Éva a lu pour vous ..
Chroniques littéraires
Samuel Jones
Pascal Nordmann
Presses Inverses
Le 11 avril 2024
72 pages
monologue
Chronique
31 mai 2025

" ... une feuille morte descend des cintres ... "
Et le monde bascule... Et le Je devient Nous...
" ... lorsque vous avez goûté aux nuages, il est pénible de revenir à la poussière. "
Lire un texte de Pascal Nordmann, s'y plonger, signifie faire un saut dans l'inconnu, dans une dimension surréaliste, poétique, troublante, bouleversante et finalement pour moi, réconfortante. Jouant avec les limites entre tangible et rêve, entre pragmatisme et folie, entre solitude et altérité, entre mémoire et amnésie, il touche à notre être intime, celui qui souvent n'est perceptible que pour nous, celui qui se regarde dans un miroir, ne s'y reconnaît pas, éprouve un vertige.
Texte théâtral, monologue ponctué d'une phrase mystérieuse, seul mouvement visible :
" ... une feuille morte descend des cintres ... ",
nous poursuivons dans les méandres de sa pensée, un individu... aux strates multiples, ici ou ailleurs, au sud de l'Angleterre ou à Stockholm, ou quelque part entre les deux,
hier ou aujourd'hui :
- est-ce un savant récompensé d'un prix Nobel pour ses théories en mathématique du malaise, seul à avoir perçu qu'il manquait dix chiffres à la suite de Fibonacci, d'où une sensation de déséquilibre et donc de nausée et prescience de l'imminence de catastrophes, seul à avoir diagnostiqué la création d'une faille en ce monde ... ou en lui... ou en nous... ?
ou alors
- est-ce un artiste imitant avec talent le chant des oiseaux, gazouillis de la mésange ou cris du moineau, digne des plus grandes salles de théâtre ?
peut-être les deux, libre bien qu'enfermé dans une unité de soins ou voguant sur les flots, marié à Béatrice ou collectionnant les aventures amoureuses.

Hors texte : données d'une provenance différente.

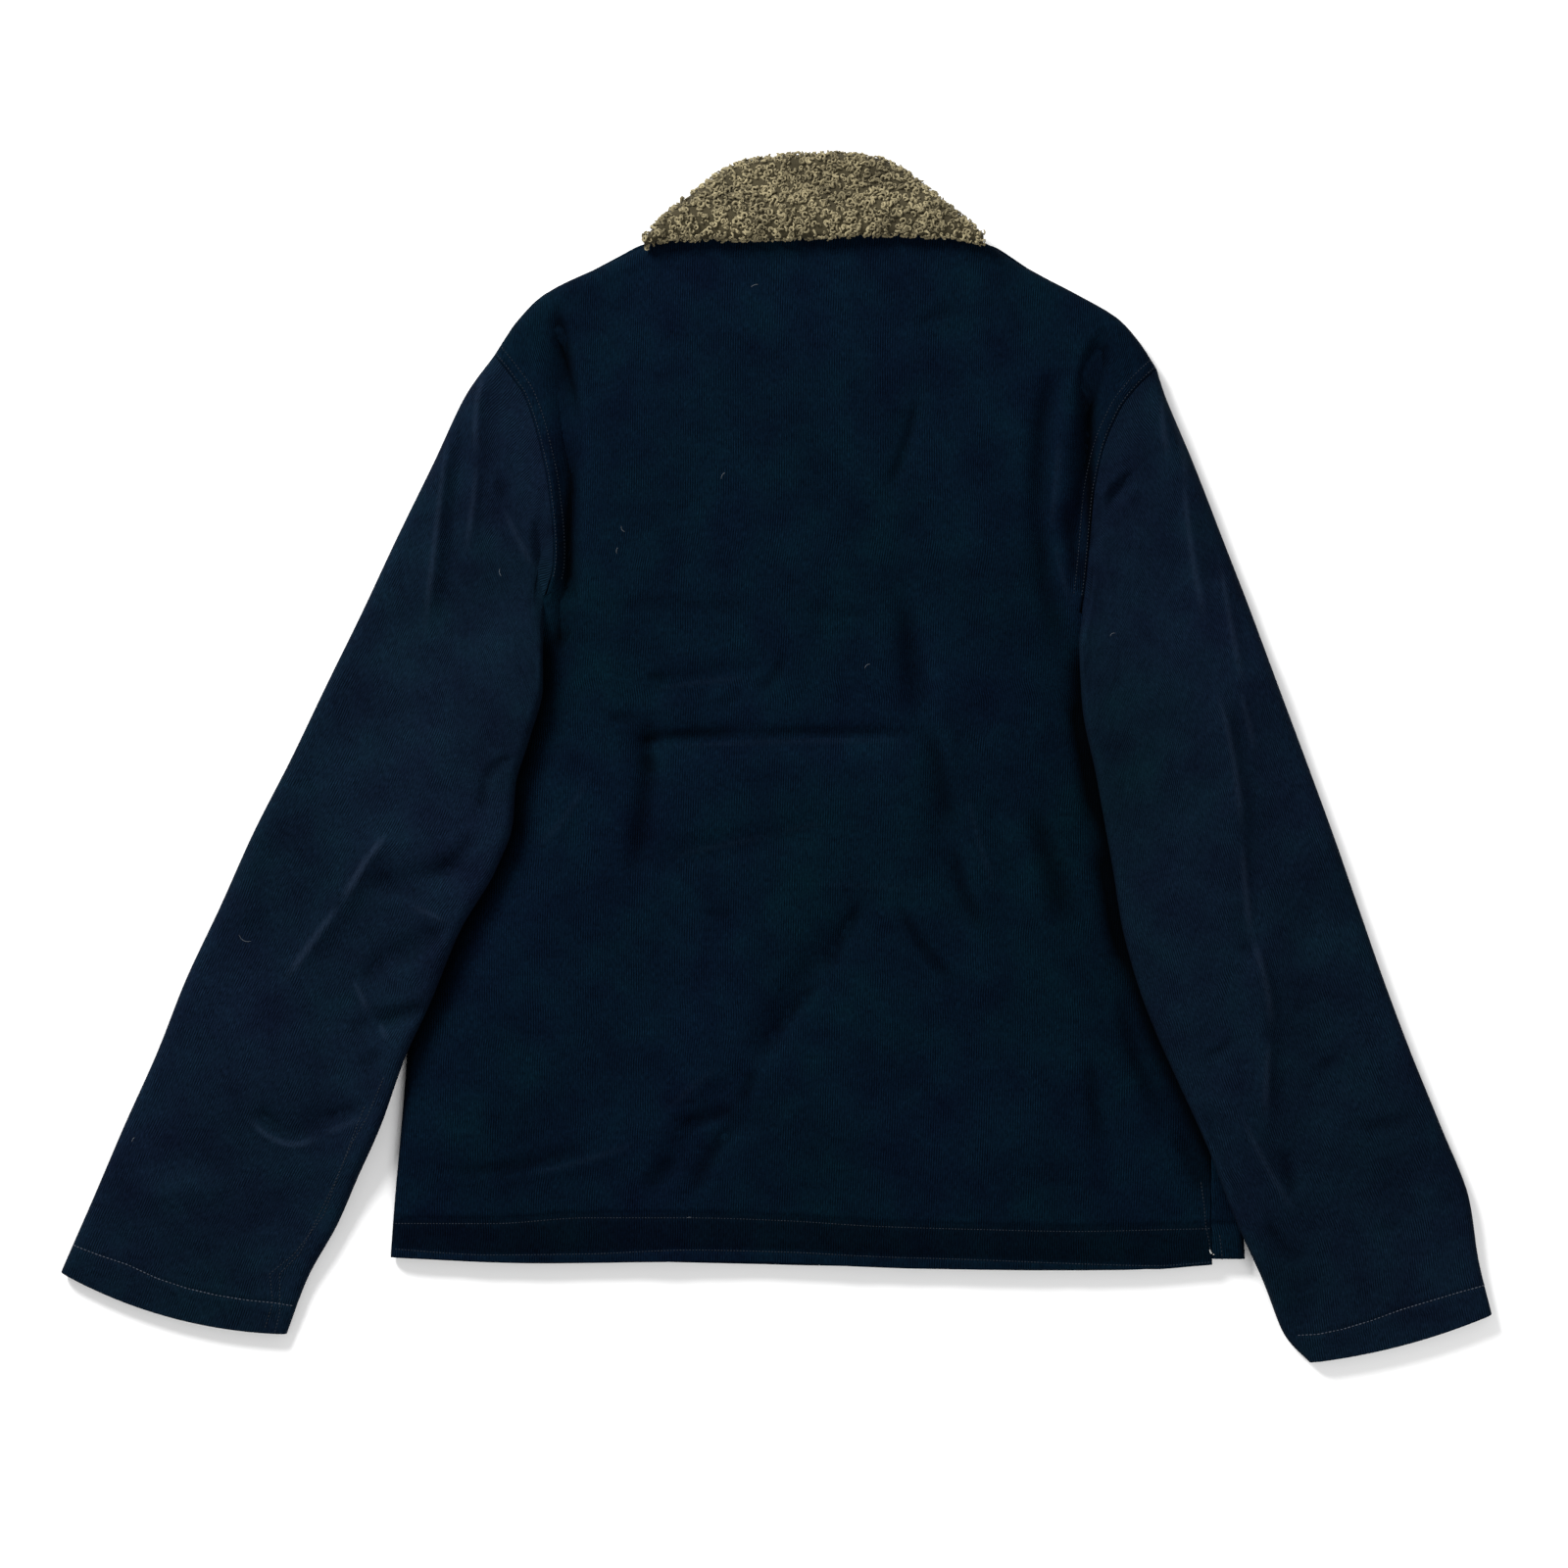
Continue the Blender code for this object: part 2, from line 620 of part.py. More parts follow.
def over_body(side, x, y):
    """Signed distance out of the body's outline under a sleeve."""
    edge = EDGES[side]
    gap = distance(np.stack([x, y], axis=-1), edge)[0]
    bound = np.interp(-y, -edge[:, 1], edge[:, 0])
    inside = (y < edge[0, 1]) & ((x > bound) if side < 0 else (x < bound))
    return np.where(inside, -gap, gap)


RING_STEPS = np.array(
    [0, 0.12, 0.4, 0.75, 1.1, 1.5, 2, 2.5, 3, 3.5, 4, 4.6, 5.2, 5.8, 6.5, 7.2, 7.9, 8.6, 9.3, 10, 10.7, 11.4, 12, 12.5, 13, 13.35, 13.7, 14]
)


def sleeve_ring(side, step, wall):
    """One section of a sleeve, top from outer to inner edge and back underneath; wall moves it inwards."""
    table = SLEEVE_LEFT if side < 0 else SLEEVE_RIGHT
    keys = np.arange(len(table))
    ox, oy, ix, iy, bow, thick = (float(along(keys, column(table, c), step)) for c in range(6))
    start, end = np.array([ox, oy]), np.array([ix, iy])
    length = np.linalg.norm(end - start)
    way = (end - start) / length
    up = np.array([-way[1], way[0]]) * -side
    edge = wall / length
    share = edge + np.array(ARM_SHARES) * (1.0 - 2.0 * edge)
    depth = along(column(ARMHOLE, 0), column(ARMHOLE, 1 if side < 0 else 2), share) / 17.5
    plain = 4.0 * share * (1.0 - share)
    mix = float(smooth(step / 4.0))
    depth *= 1.0 - float(smooth(step / 0.2)) * smooth((share - 0.70) / 0.2)
    bend = bow * (depth * (1.0 - mix) + plain * mix)
    xy = start + (end - start) * share[:, None] + up * bend[:, None]
    if step < 0.01:
        xy = xy - up * SEAM_GAP / 2
    x, y = xy[:, 0], xy[:, 1]
    out = over_body(side, x, y)
    ground = body_top(x, y) + LAYER_GAP
    low = ground * (1.0 - smooth((out - 6.0) / 22.0)) * smooth(step / 0.5)
    high = thick + 14.0 * (1.0 - smooth((out + 10.0) / 70.0))
    near = float(smooth(step / 1.2))
    high = body_top(x, y) * (1.0 - near) + high * near
    half = np.maximum((high - low) / 2.0, 4.2)
    middle = low + half
    first = (share - edge) * length
    last = (1.0 - edge - share) * length
    outer_roll = min(SHOULDER_ROLL, thick * 0.55) - 0.4 * wall
    inner_roll = 4.0 + 4.0 * near - 0.4 * wall
    curve = roll(first / outer_roll) * roll(last / inner_roll)
    rise = np.maximum(half - wall, 1.2) * curve
    calm = smooth((step - 0.1) / 1.0) * smooth((13.2 - step) / 0.8) * curve
    crease = folds(LEFT_FOLDS if side < 0 else RIGHT_FOLDS, x, y) * calm
    top = np.stack([x, y, middle + rise + crease], axis=1)
    bottom = np.stack([x, y, middle - rise], axis=1)[1:-1][::-1]
    return np.concatenate([top, bottom])


def build_sleeve(name, side):
    swell = [float(smooth(step / 1.5) * smooth((13.2 - step) / 0.7)) for step in RING_STEPS]
    ends = [WALL if step < 7 else CASING for step in RING_STEPS]
    walls = [end + (SLEEVE_WALL - end) * part for end, part in zip(ends, swell)]
    outer = [sleeve_ring(side, step, 0.0) for step in RING_STEPS]
    inner = [sleeve_ring(side, step, wall) for step, wall in zip(RING_STEPS, walls)]
    return grid_solid(name, outer, inner, CLOTH, closed=True)


def build_collar():
    """Stand, fold and pile leaf as one bent band, wide in the middle and closed at the neck sides."""
    outer, inner = [], []
    keys = column(COLLAR, 0)
    for x in np.concatenate([[-88, -84, -78], np.linspace(-70, 122, 17), [129, 133, 136.5]]):
        fold = float(along(keys, column(COLLAR, 1), x))
        leaf = float(along(keys, column(COLLAR, 2), x))
        seam = float(np.interp(x, SHOULDERS[:, 0], SHOULDERS[:, 1])) + 0.9 + 0.6 * float(neck_part(x))
        deep = fold - leaf
        q = min(1.0, deep / 26.0)
        seam = min(seam, fold - 9.0 * q)
        centre = (leaf + fold) / 2.0
        band = (seam + fold - 10.0 * q) / 2.0
        outer.append([
            (x, leaf + 1.5 * q, 21.0), (x, leaf, 24.0), (x, leaf + 2 * q, 27.4), (x, leaf + 6 * q, 29.0),
            (x, centre, 29.4), (x, fold - 8 * q, 28.6), (x, fold - 2.5 * q, 26.0), (x, fold, 21.0),
            (x, fold - 2.5 * q, 16.2), (x, fold - 6 * q, 14.4), (x, band, 14.2), (x, seam, 14.2),
        ])
        inner.append([
            (x, leaf + 3 * q, 20.2), (x, leaf + 4 * q, 19.9), (x, leaf + 5.5 * q, 19.8), (x, leaf + 8 * q, 19.7),
            (x, centre, 19.7), (x, fold - 10 * q, 19.6), (x, fold - 9 * q, 19.2), (x, fold - 8.5 * q, 18.2),
            (x, fold - 9 * q, 17.2), (x, fold - 10 * q, 16.9), (x, band, 16.8), (x, seam, 16.8),
        ])
    droop = [[[(x, y, z - COLLAR_DROOP * float(smooth((y - 357.0) / 32.0))) for x, y, z in line] for line in grid] for grid in (outer, inner)]
    return grid_solid("collar", *droop, PILE)


def build_collar_front(name, side):
    """Hidden half of the collar on the front, a flat leaf with plain edges."""
    keys = np.arange(len(COLLAR_FRONT))
    bottom, top = [], []
    for step in np.linspace(0, len(COLLAR_FRONT) - 1, 9):
        fx, fy, ex, ey = (float(along(keys, column(COLLAR_FRONT, c), step)) for c in range(4))
        low, high = [], []
        for share in (0.0, 0.08, 0.3, 0.55, 0.8, 0.95, 1.0):
            x, y = fx + (ex - fx) * share, fy + (ey - fy) * share
            x = x if side < 0 else 2.0 * CENTRE_FRONT - x
            round_off = 2.2 * (1.0 - float(roll(min(share, 1.0 - share) / 0.1)))
            low.append((x, y, 0.0))
            high.append((x, y, LEAF_THICK - round_off))
        bottom.append(low)
        top.append(high)
    return grid_solid(name, top, bottom, PILE)


def build_placket():
    """Straight strip over the front opening, under both fronts."""
    bottom, top = [], []
    for y in np.linspace(PLACKET_Y[0] - 3.0, PLACKET_Y[1], 8):
        xs = np.linspace(PLACKET_X[0], PLACKET_X[1], 4)
        bottom.append([(x, y, 0.0) for x in xs])
        top.append([(x, y, WALL) for x in xs])
    return grid_solid("front_placket", top, bottom, CLOTH)


def main():
    for old in list(bpy.data.objects):
        bpy.data.objects.remove(old, do_unlink=True)
    build_back()
    build_front("front_left", -1)
    build_front("front_right", 1)
    build_placket()
    build_sleeve("sleeve_left", -1)
    build_sleeve("sleeve_right", 1)
    build_collar()
    build_collar_front("collar_front_left", -1)
    build_collar_front("collar_front_right", 1)


main()
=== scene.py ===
# %% [markdown]
# # Deck jacket, laid flat on its front
#
# The jacket lies on its front with the back upward, so the camera looks straight down on it. This script builds the
# looks round the imported solids: thin cloth shells with the creases placed one by one, a curly pile collar, stitch
# rows and the woven navy cloth. Everything is in metres in the file and in millimetres in the tables.

# %% The frame
import math

import bpy
import numpy as np
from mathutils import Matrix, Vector
from mathutils.bvhtree import BVHTree


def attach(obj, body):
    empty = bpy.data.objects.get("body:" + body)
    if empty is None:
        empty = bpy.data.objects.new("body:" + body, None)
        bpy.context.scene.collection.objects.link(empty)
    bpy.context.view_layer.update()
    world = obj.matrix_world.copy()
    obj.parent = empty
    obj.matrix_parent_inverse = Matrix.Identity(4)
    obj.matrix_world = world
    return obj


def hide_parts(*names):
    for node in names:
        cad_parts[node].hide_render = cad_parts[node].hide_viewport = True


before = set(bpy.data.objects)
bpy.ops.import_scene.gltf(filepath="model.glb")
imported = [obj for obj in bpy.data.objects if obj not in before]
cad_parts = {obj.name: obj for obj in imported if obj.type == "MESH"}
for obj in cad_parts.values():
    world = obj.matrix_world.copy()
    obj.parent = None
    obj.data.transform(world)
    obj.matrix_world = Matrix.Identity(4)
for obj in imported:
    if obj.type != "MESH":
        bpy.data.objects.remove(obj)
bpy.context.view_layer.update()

MM = 0.001
CENTRE = (-0.5, -0.03)
PHOTO_SCALE = 0.65
PHOTO_CENTRE = (793.0, 773.0)
SEAM_GAP = 0.3
LAYER_GAP = 2.2
SHOULDER_ROLL = 10.0
UNDER_LAP = 6.0
PLACKET_X = (0.0, 56.0)
PLACKET_Y = (-333.0, 222.0)
CENTRE_FRONT = 28.0
COLLAR_LIFT = 8.8
COLLAR_DROOP = 13.4

# %% [markdown]
# ## Tables of the cut
#
# The outline comes from short tables: the armhole curve, one row per sleeve section, the side edges, the shoulder
# and neck line, the hem and the height of the laid body. A curve through a few rows is easier to change than a
# dense mesh, and the same rows drive the solids and these shells, so both share one outline.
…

Vous me suivez ? Non ? Pourtant le roi de Suède, lui, a compris ; il écrivit à Jones & Jones, les "géomètres de la brume, les physiciens de la panique", ces mots :
"Aussi loin qu'il m'en souvienne [...] lorsque l'on me parle de Fibonacci, je ressens un malaise, une sensation de vertige dont j'ai toujours ignoré l'origine. Grâce à vos travaux, je comprends l'exactitude de mon intuition. Il est bon de savoir que quelqu'un se soucie de trouver une cause à la tristesse et la fragilité du monde. Je vous en remercie : puissiez-vous longuement poursuivre vos recherches."
Et pourtant, d'autres cherchent à leur faire recouvrer la raison lors d'ateliers de la mémoire, mais
" Chaque séance nous laissait un peu plus vides, un peu plus défaits. Jour après jour, moniteurs et monitrices s'épuisaient en efforts tendant à nous prouver que tout allait bien, que la pulpe logique du monde ne souffrait d'aucune déchirure, que, par conséquent, la catastrophe prédite par la mathématique du vide ne se produirait pas. Comme s'il n'y avait aucune faille ! Comme si nous avions rêvé l'absence, le développement linéaire, inévitable, inexorable, de la tristesse, la perte de soi, la solitude. En vous, peut-être, Jones, mais nous, notre genre, notre espèce, notre famille, comment appelez-vous ça, ne souffre d'aucune faille, d'aucune fêlure qui menacerait sa survie... "
" ... une feuille morte descend des cintres ... "
Bienheureux soient les fêlés qui laissent passer la lumière par les fissures de leur Être.